I want you to know something that might not be so clear all the time: I am doing the best I can.

Sometimes it seems like you wish I had a whole lot more figured out by now—like how to control my body and emotions all the time. Or how to manage my time, fix my mistakes, or keep myself busy on my own.

But, I haven’t been around very long, and this whole life thing is still taking some getting used to.

I’m not trying to give you a hard time. I’m never trying to make things difficult. And I certainly don’t try to make you mad.

I’m learning and I’m trying to be “better” every day.

But can you hear me out for a minute, mom?

Sometimes when you’re frustrated with me you say things like, “What’s wrong with you?” and I’m not sure if you’re really waiting for an answer. I don’t think so, so I just wonder what, in fact, is wrong with me. I like it when you tell me what to do instead and help me to do it when I need it.


Sometimes you tell me to stop crying or that I’m “fine” when I’m upset. But, I don’t feel fine. It makes me think you’re not comfortable with my big feelings, so I’m learning maybe it’s better if I just keep them inside. I love when you just sit with me and let me know it’s okay to cry sometimes.

Sometimes you say things like, “That’s not nice” and I think you’re telling me I’m not nice. It makes me feel bad about myself and also doesn’t actually help me to figure out how to “be nice” again.
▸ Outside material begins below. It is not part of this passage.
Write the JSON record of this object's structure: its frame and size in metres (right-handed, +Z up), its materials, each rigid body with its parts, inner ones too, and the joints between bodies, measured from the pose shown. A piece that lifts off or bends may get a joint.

I wonder if sometimes you could believe that there’s a reason I’m misbehaving—even when you can’t understand it—and then give me ideas for better choices to make.

Sometimes you demand me to say I’m sorry for something immediately— before I’ve even had the chance to do so on my own. I usually know when I’ve done something wrong; I get that same icky feeling inside that you get. I feel better when I get the chance to process that feeling so I can make a genuine apology on my own. And I‘m learning how to do that by watching you do so when you’ve messed up.

And mom, sometimes I wonder if you say and do things just because you’re afraid of being judged by other adults who are around—rather than trusting your own intuition and ability to make the best decisions for your family; I trust you mom—you’re mine for a reason.

Toddlerhood is exciting and challenging, isn’t it, mom?

This phase is new for us, but I know we’re meant to learn and grow with one another—side by side.

Thank you for doing the best you can, mom. I promise I’m doing the best I can, too.

And I promise to love you through it all. No matter what.